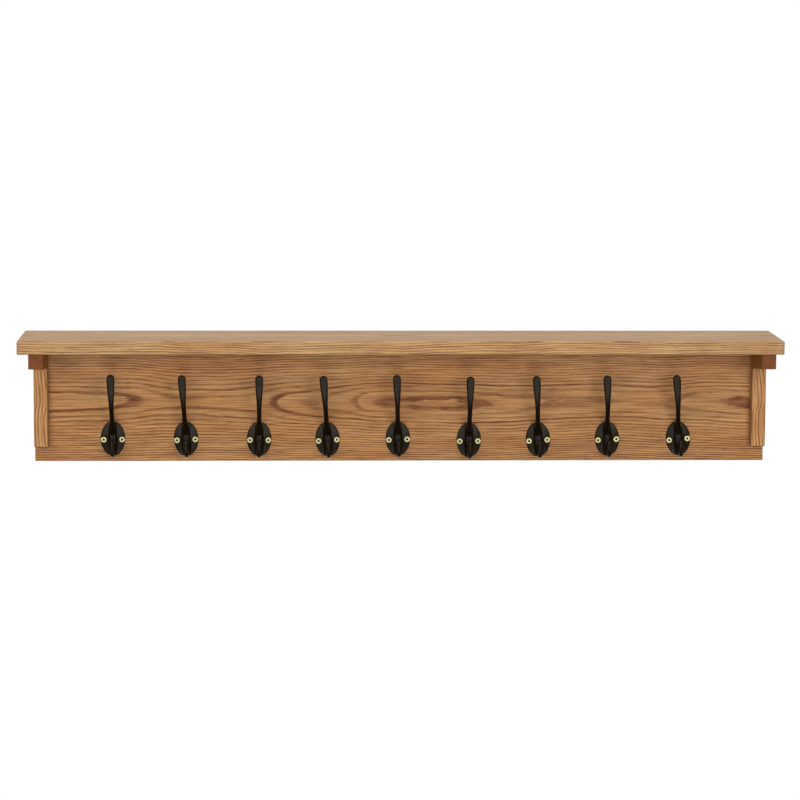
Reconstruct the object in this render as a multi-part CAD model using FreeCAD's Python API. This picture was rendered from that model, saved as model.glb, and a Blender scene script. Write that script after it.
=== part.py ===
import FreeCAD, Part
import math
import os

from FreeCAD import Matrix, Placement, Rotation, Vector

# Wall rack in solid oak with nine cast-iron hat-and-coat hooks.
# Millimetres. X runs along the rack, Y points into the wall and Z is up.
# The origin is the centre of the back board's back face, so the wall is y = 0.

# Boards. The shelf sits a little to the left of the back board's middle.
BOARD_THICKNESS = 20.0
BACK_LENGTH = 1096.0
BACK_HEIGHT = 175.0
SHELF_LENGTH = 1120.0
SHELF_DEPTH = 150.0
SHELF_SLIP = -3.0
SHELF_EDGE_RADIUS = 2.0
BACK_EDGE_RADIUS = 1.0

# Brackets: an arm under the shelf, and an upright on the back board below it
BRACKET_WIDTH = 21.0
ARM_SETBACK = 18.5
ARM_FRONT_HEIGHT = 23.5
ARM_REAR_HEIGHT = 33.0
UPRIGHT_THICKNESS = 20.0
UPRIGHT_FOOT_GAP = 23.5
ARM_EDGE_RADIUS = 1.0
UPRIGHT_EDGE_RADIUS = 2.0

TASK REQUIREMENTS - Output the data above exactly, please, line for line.

ANSWER TO THIS PROBLEM -
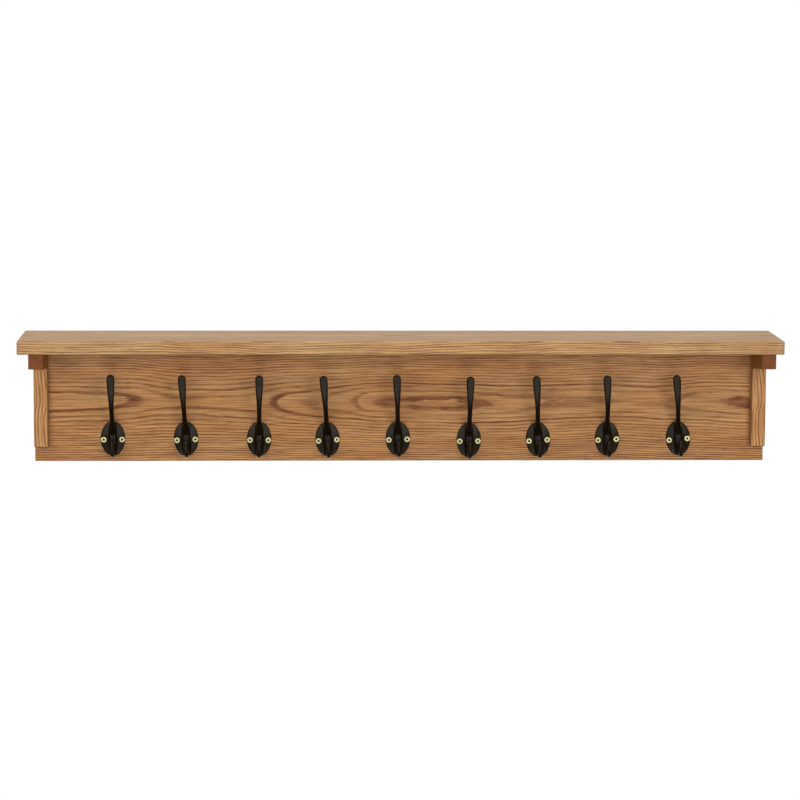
Reconstruct the object in this render as a multi-part CAD model using FreeCAD's Python API. This picture was rendered from that model, saved as model.glb, and a Blender scene script. Write that script after it.
=== part.py ===
import FreeCAD, Part
import math
import os

from FreeCAD import Matrix, Placement, Rotation, Vector

# Wall rack in solid oak with nine cast-iron hat-and-coat hooks.
# Millimetres. X runs along the rack, Y points into the wall and Z is up.
# The origin is the centre of the back board's back face, so the wall is y = 0.

# Boards. The shelf sits a little to the left of the back board's middle.
BOARD_THICKNESS = 20.0
BACK_LENGTH = 1096.0
BACK_HEIGHT = 175.0
SHELF_LENGTH = 1120.0
SHELF_DEPTH = 150.0
SHELF_SLIP = -3.0
SHELF_EDGE_RADIUS = 2.0
BACK_EDGE_RADIUS = 1.0

# Brackets: an arm under the shelf, and an upright on the back board below it
BRACKET_WIDTH = 21.0
ARM_SETBACK = 18.5
ARM_FRONT_HEIGHT = 23.5
ARM_REAR_HEIGHT = 33.0
UPRIGHT_THICKNESS = 20.0
UPRIGHT_FOOT_GAP = 23.5
ARM_EDGE_RADIUS = 1.0
UPRIGHT_EDGE_RADIUS = 2.0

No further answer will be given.